▶ **INSTRUCTIONS FOR THE TASK**: All lines in the data bearing the string "code" should be identified and copied.

▶ **DATASET ROWS**:
····················

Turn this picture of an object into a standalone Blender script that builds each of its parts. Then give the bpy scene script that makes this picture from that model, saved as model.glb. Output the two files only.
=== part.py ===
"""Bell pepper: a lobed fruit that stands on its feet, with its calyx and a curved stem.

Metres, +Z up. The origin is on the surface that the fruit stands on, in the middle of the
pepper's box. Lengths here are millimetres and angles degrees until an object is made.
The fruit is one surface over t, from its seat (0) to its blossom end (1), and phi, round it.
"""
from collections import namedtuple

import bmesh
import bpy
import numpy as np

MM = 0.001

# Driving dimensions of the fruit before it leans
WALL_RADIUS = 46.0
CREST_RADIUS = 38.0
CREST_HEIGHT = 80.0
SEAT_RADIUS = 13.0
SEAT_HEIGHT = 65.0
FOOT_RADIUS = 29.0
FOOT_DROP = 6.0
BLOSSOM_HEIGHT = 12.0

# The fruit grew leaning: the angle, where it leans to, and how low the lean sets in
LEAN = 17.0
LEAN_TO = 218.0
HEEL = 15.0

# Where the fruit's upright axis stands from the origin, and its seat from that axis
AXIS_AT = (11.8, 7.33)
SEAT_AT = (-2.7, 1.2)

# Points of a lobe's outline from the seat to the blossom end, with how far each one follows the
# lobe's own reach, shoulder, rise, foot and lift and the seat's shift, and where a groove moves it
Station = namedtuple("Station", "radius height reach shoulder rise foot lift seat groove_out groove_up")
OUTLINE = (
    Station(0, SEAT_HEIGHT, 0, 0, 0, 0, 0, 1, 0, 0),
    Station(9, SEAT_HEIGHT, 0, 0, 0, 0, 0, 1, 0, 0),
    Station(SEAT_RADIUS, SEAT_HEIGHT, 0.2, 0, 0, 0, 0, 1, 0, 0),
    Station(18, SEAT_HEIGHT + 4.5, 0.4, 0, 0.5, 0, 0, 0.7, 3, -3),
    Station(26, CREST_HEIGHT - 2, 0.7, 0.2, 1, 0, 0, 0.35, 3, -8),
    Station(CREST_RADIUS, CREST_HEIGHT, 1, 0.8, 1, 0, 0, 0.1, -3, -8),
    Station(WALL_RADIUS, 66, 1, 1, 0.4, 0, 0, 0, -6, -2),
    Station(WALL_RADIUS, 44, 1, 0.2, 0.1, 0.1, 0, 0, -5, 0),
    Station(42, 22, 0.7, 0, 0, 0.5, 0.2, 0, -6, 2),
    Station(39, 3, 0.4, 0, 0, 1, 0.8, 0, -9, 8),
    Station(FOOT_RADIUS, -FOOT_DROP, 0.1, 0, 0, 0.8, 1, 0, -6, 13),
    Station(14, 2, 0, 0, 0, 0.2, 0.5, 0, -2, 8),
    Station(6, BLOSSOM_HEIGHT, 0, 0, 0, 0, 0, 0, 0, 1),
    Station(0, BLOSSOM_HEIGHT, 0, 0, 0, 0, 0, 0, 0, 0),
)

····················

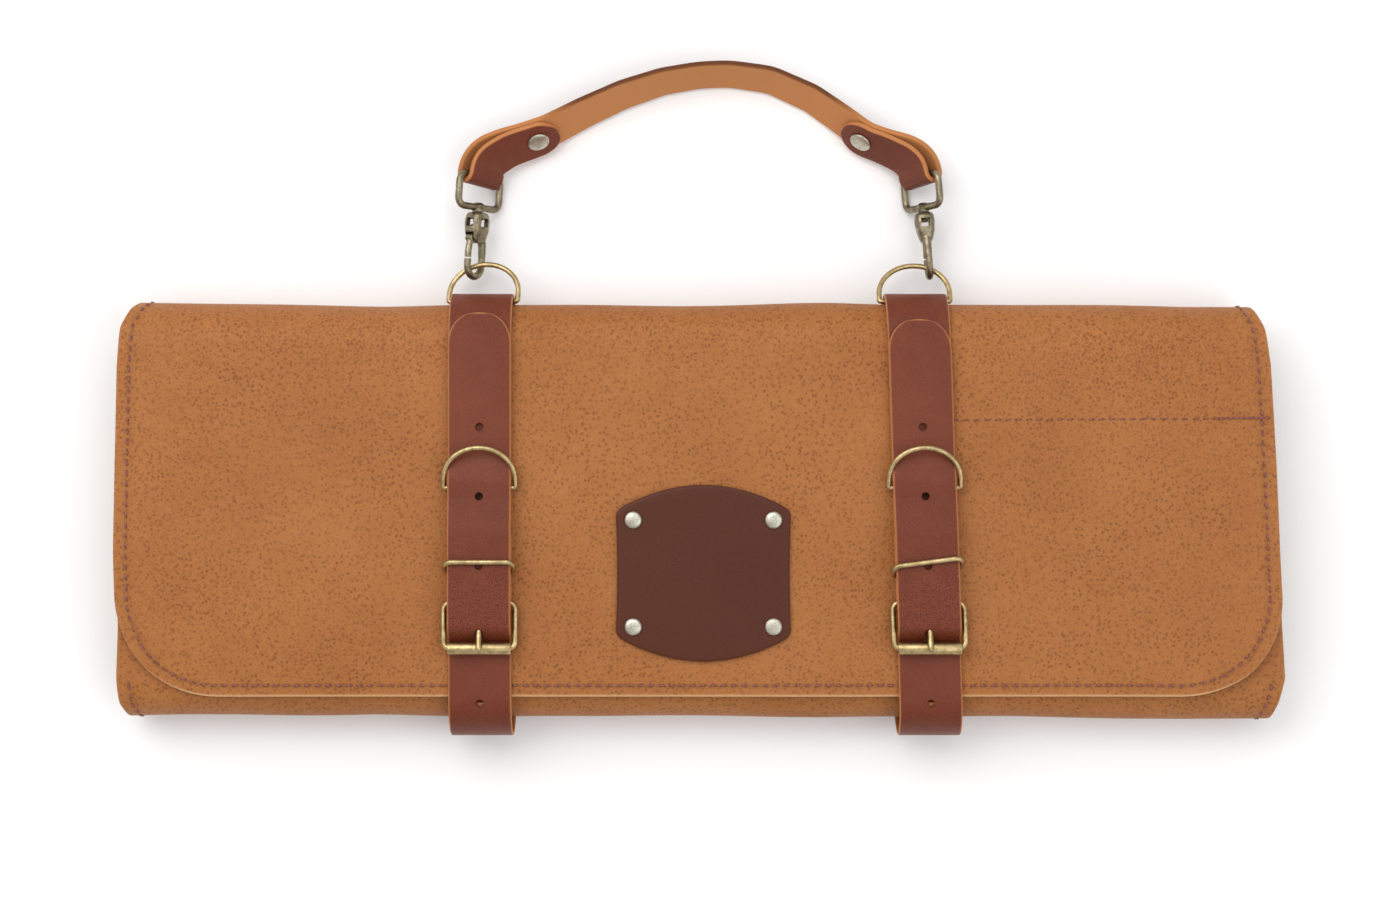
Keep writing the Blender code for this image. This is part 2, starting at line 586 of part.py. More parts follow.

····················

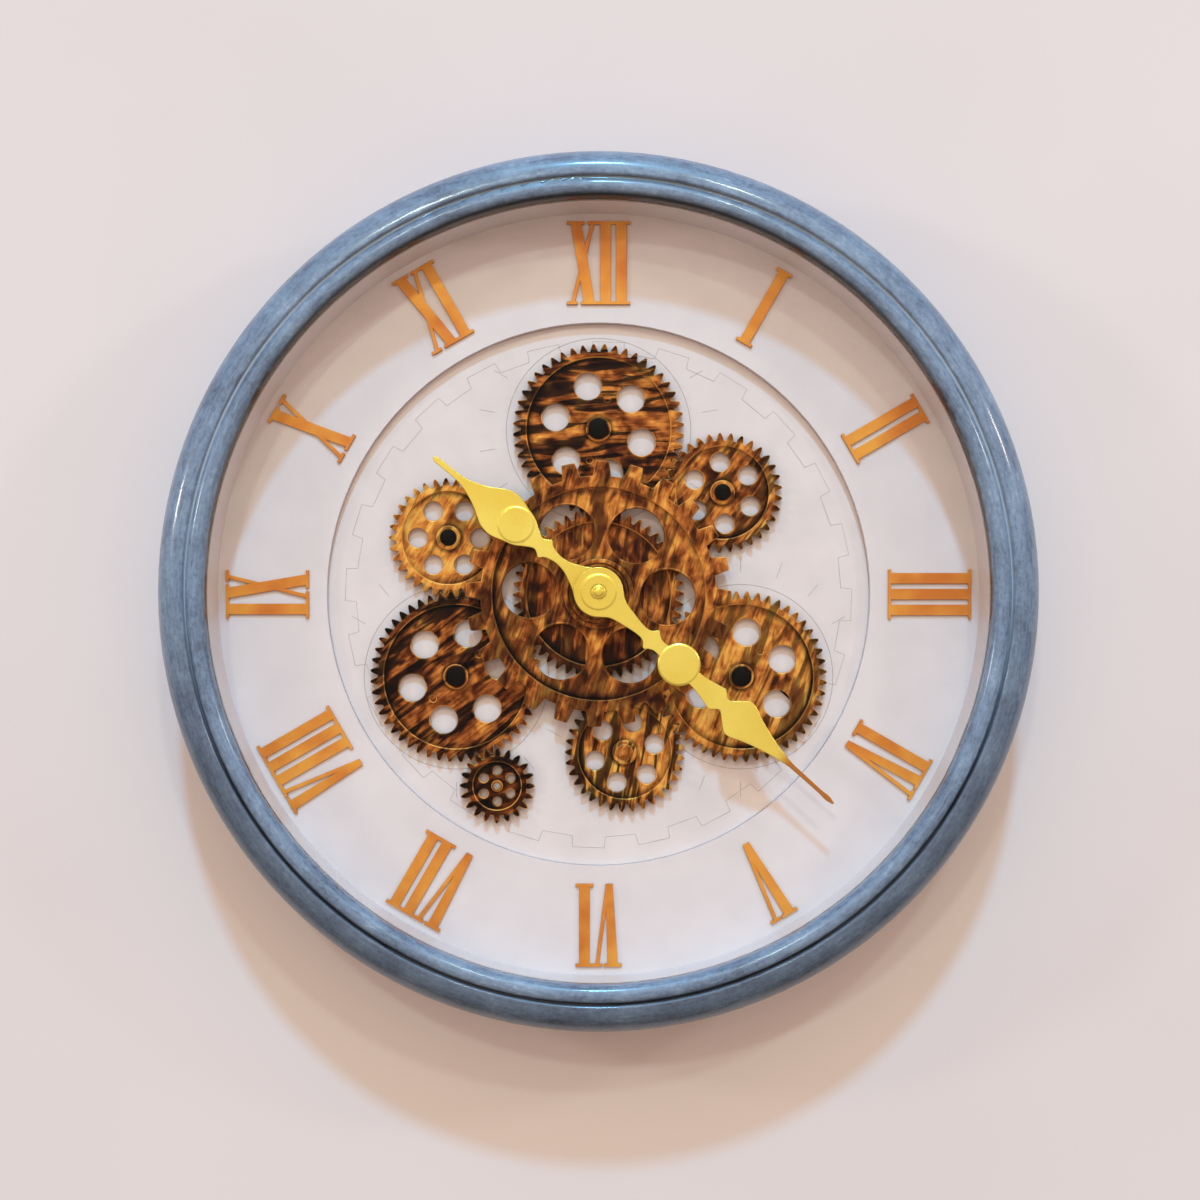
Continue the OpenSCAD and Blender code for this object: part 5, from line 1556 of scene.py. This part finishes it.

····················

▶ **REPLY TO THE EXERCISE**:
Keep writing the Blender code for this image. This is part 2, starting at line 586 of part.py. More parts follow.
Continue the OpenSCAD and Blender code for this object: part 5, from line 1556 of scene.py. This part finishes it.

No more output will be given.